In a collaboration with Vote Solar and Sierra Club, SACE announced it was filing a lawsuit against the North Carolina Utilities Commission. The lawsuit challenges the Commission chairman's attempt stop its 2026 solar procurement process.

==Clean, Electric Transportation==
In 2009, SACE partnered with the University of Tennessee Institute of Agriculture and the Tennessee Department of Environment and Conservation to establish a biodiesel production unit in Tennessee. In 2012, SACE partnered with Clean Energy Biofuels to open a retail biodiesel fueling station in Atlanta, Georgia. The station was developed as part of the U.S. Department of Energy's I-75 Green Corridor Project and was described as the only retail biodiesel fueling station located inside Atlanta's Perimeter at the time of its opening.

In 2019, SACE launched the Driving on Sunshine Roadshow, a regional tour designed to provide residents across the Southeast with opportunities to ride in and test-drive electric vehicles.

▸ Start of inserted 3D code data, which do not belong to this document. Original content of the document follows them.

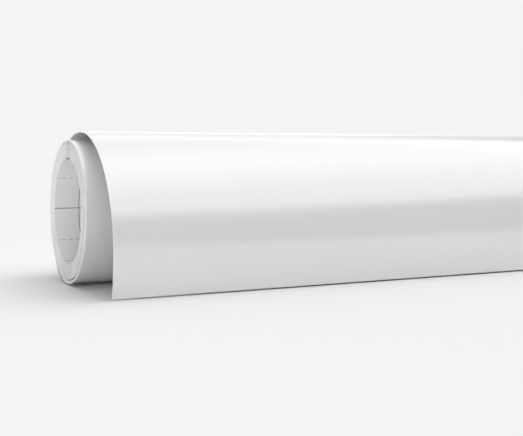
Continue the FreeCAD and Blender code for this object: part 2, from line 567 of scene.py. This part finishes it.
def handling_wave(along, across):
    """A hardly visible slackness in the free part of the web: two crossed long waves, a tenth of a
    millimetre high, that die away at the floor and behind the roll."""
    height = 0.0001
    fade_in = 0.05
    fade_out = 0.06
    last_angle = 130.0
    free = np.clip(along / fade_in, 0.0, 1.0) * np.clip((along_top(last_angle) - along) / fade_out, 0.0, 1.0)
    long_wave = np.sin(across * 21.0 + along * 9.0)
    short_wave = 0.6 * np.sin(across * 47.0 - along * 14.0 + 1.3)
    return height * free * (long_wave + short_wave)


def loose_ply(name, start, stop, depths, finishes, columns):
    """One ply of the loose turn between two distances from the free edge."""
    along = np.linspace(start, stop, math.ceil((stop - start) / ROW_STEP) + 1)
    line, inward = loose_line(along)
    piece = web_sheet(name, line, inward, depths, loose_left(along), finishes, columns, start, handling_wave)
    return piece


def top_point(angle):
    """The point of the outer face at an angle on the top arc, half way along the roll."""
    line, _ = loose_line(np.array([along_top(angle)]))
    return 0.0, float(line[0, 0]), float(line[0, 1])


def back_of_loose_turn():
    """From the shoulder back over the roll, down, under it and once round it."""
    columns = 24
    plies = [
        ("loose_film", FILM_DEPTHS, FILM_FACES, "film"),
        ("loose_adhesive", ADHESIVE_DEPTHS, ADHESIVE_FACES, "adhesive"),
        ("loose_liner", LINER_DEPTHS, LINER_FACES, "liner"),
    ]
    for name, depths, finishes, slot in plies:
        nodes = ["loop_" + slot, "outer_lap_" + slot]
        piece = loose_ply(name, along_top(SHOULDER), LAP_END, depths, finishes, columns)
        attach(piece, "loose_turn")
        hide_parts(*nodes)


def front_of_loose_turn():
    """The shoulder and the flap. The liner runs down to the free edge, and the film and its adhesive
    stop where the peeling strip begins."""
    splice = along_top(SPLICE)
    plies = [
        ("flap_film_sheet", splice, FILM_DEPTHS, FILM_FACES, "film", "flap_film"),
        ("flap_adhesive_coat", splice, ADHESIVE_DEPTHS, ADHESIVE_FACES, "adhesive", "flap_adhesive"),
        ("flap_liner_sheet", 0.0, LINER_DEPTHS, LINER_FACES, "liner", "flap_liner"),
    ]
    for name, start, depths, finishes, slot, node in plies:
        piece = loose_ply(name, start, along_top(SHOULDER), depths, finishes, FLAP_COLUMNS)
        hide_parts(node)
        top_point(BEND_END)
        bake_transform(piece)


back_of_loose_turn()
front_of_loose_turn()


# ---- The film that peels ----
# Along the free edge the film and its adhesive can be pulled off the liner, which stays where it is. That is
# how a length of vinyl is started before it is laid. A hair of air parts the adhesive from the liner.

PEEL_BEND_END = 12.0
RELEASE_GAP = 0.00002


def peeling_edge():
    """The lower part of the flap's film and adhesive, from the free edge up to the peel line."""
    coat_depths = (ADHESIVE_DEPTHS[0], ADHESIVE_DEPTHS[1] - RELEASE_GAP)
    plies = [
        ("peel_film_sheet", FILM_DEPTHS, FILM_FACES, "film", "peel_film"),
        ("peel_adhesive_coat", coat_depths, ADHESIVE_FACES, "adhesive", "peel_adhesive"),
    ]
    for name, depths, finishes, slot, node in plies:
        piece = loose_ply(name, 0.0, along_top(SPLICE), depths, finishes, FLAP_COLUMNS)
        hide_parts(node)
        top_point(PEEL_BEND_END)
        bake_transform(piece)


peeling_edge()


# ---- Floor, light and camera ----
# A plain pale floor that runs into a plain pale backdrop. The light comes from above, from behind and from
# low on the left. The camera stands level, with its lens shifted down so that upright lines stay upright.

def pale_floor():
    """A flat sheet a millimetre under the roll, far wider than the view, in a dull even white."""
    dull_white = (0.84, 0.84, 0.84, 1.0)
    half = 60.0
    height = -0.0010
    finish = Finish("pale_floor", Specular_IOR_Level=0.0, Roughness=1.0)
    finish.set("Base Color", dull_white)
    corners = [(-half, -half, height), (half, -half, height), (half, half, height), (-half, half, height)]
    mesh = bpy.data.meshes.new("floor")
    mesh.from_pydata(corners, [], [(0, 1, 2, 3)])
    mesh.materials.append(finish.material)
    floor = bpy.data.objects.new("floor", mesh)
    bpy.context.collection.objects.link(floor)


class Sky(Finish):
    """The world as a finish: the same nodes, ending in a background."""

    def __init__(self):
        world = bpy.data.worlds.new("studio_tent")
        bpy.context.scene.world = world
        world.use_nodes = True
        self.tree = world.node_tree
        self.background = self.tree.nodes["Background"]


def studio_tent():
    """Light from all round, worked out from the direction it comes from: a panel overhead that is brightest
    straight up, leans to the right and ends a third of the way up; a bright wall behind that fades upwards;
    and a low light on the left and a little to the front, which looks into the roll. The camera sees an
    even backdrop instead."""
    panel_power = 1.80
    overhead_power = 0.84
    low_power = 15.5
    wall_power = 1.36
    backdrop = 0.905
    sky = Sky()
    way = sky.add("ShaderNodeTexCoord", {}, {}, output=0)
    x, y, z = (sky.add("ShaderNodeSeparateXYZ", {}, {0: way}, output=axis) for axis in range(3))
    level = (x * x + y * y).most(0.0001)
    left = (0.0 - 0.90 * x - 0.44 * y).most(0.0)
    on_left = left * left / level
    behind = (1.4 * y.most(0.0) * y.most(0.0) / level).kept(0.0, 1.0)
    panel = ((z - 0.50) / 0.10 + 0.5).kept(0.0, 1.0)
    overhead = ((z - 0.75) / 0.25).kept(0.0, 1.0)
    low = (1.0 - z / 0.14).kept(0.0, 1.0)
    wall = 1.0 - z / 1.3
    from_right = (0.8 + 1.2 * x).kept(0.0, 1.0)
    above = (panel_power * panel * (1.0 - 0.65 * behind) + overhead_power * overhead) * from_right
    light = above + low_power * low * on_left + wall_power * wall * behind
    seen = sky.add("ShaderNodeLightPath", {}, {}, output=0)
    light = light * (1.0 - seen) + backdrop * seen
    grey = sky.add("ShaderNodeCombineColor", {}, {0: light, 1: light, 2: light})
    sky.feed(sky.background.inputs["Color"], grey)


def camera():
    """Level, a little below the roll's top and well to the left of its near end, turned towards its middle.
    Its place is given in radii of the roll: left of the roll's end, in front of its axis, and up."""
    beyond_end = 3.298
    in_front = 12.851
    up = 1.8485
    turned_right = math.radians(26.16)
    data = bpy.data.cameras.new("camera")
    data.sensor_width = 36.0
    data.lens = 64.18
    data.shift_y = -0.129
    seen_from = bpy.data.objects.new("camera", data)
    bpy.context.collection.objects.link(seen_from)
    seen_from.location = (ROLL_LEFT - beyond_end * ROLL_R, AXIS[0] - in_front * ROLL_R, up * ROLL_R)
    seen_from.rotation_euler = (math.pi / 2.0, 0.0, -turned_right)
    bpy.context.scene.camera = seen_from


pale_floor()
studio_tent()
camera()

bpy.context.scene.view_settings.view_transform = "Standard"
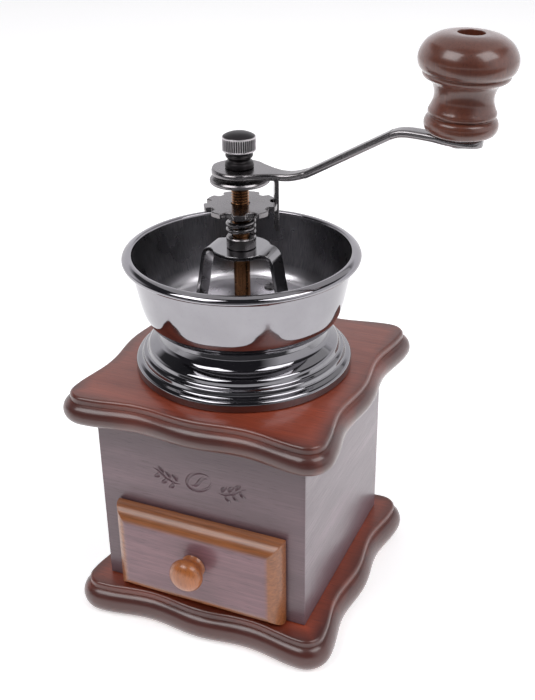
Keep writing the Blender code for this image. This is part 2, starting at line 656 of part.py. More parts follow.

Since 2020, SACE has led regional transportation electrification work through its Electrify the South program, which leverages research, advocacy, and community outreach to accelerate an equitable transition to electric transportation across the Southeast. The coalition has been working to make the EV transition credible and appealing to Southern audiences by emphasizing economic and consumer benefits alongside environmental ones. As part of this program, SACE co-founded the Southeast Electric Transportation Regional Initiative (SETRI), a multi-state coalition working to accelerate EV market growth in the region.

Beginning in 2023, SACE and the Southeast Sustainability Directors Network (SSDN) launched the Electrify the South Collaborative, an ongoing peer-learning initiative connecting sustainability directors, city managers, and fleet managers from municipalities across the Southeast to help them access federal transportation-electrification funding. The initiative has been recognized by Duke University's Nicholas Institute for Environmental Policy Solutions as one of the region's key local government transportation electrification programs, alongside efforts by the EPA and regional Clean Cities coalitions. The inaugural Collaborative convened representatives from 38 cities and towns for a two-day meeting in Savannah, Georgia, in September 2023, with subsequent in-person and virtual convenings held in cities including Orlando, Florida.

SACE has also partnered with EVHybridNoire on a multi-year research and community engagement initiative examining EV knowledge, attitudes, and access barriers among Black and Latino communities in Georgia and North Carolina.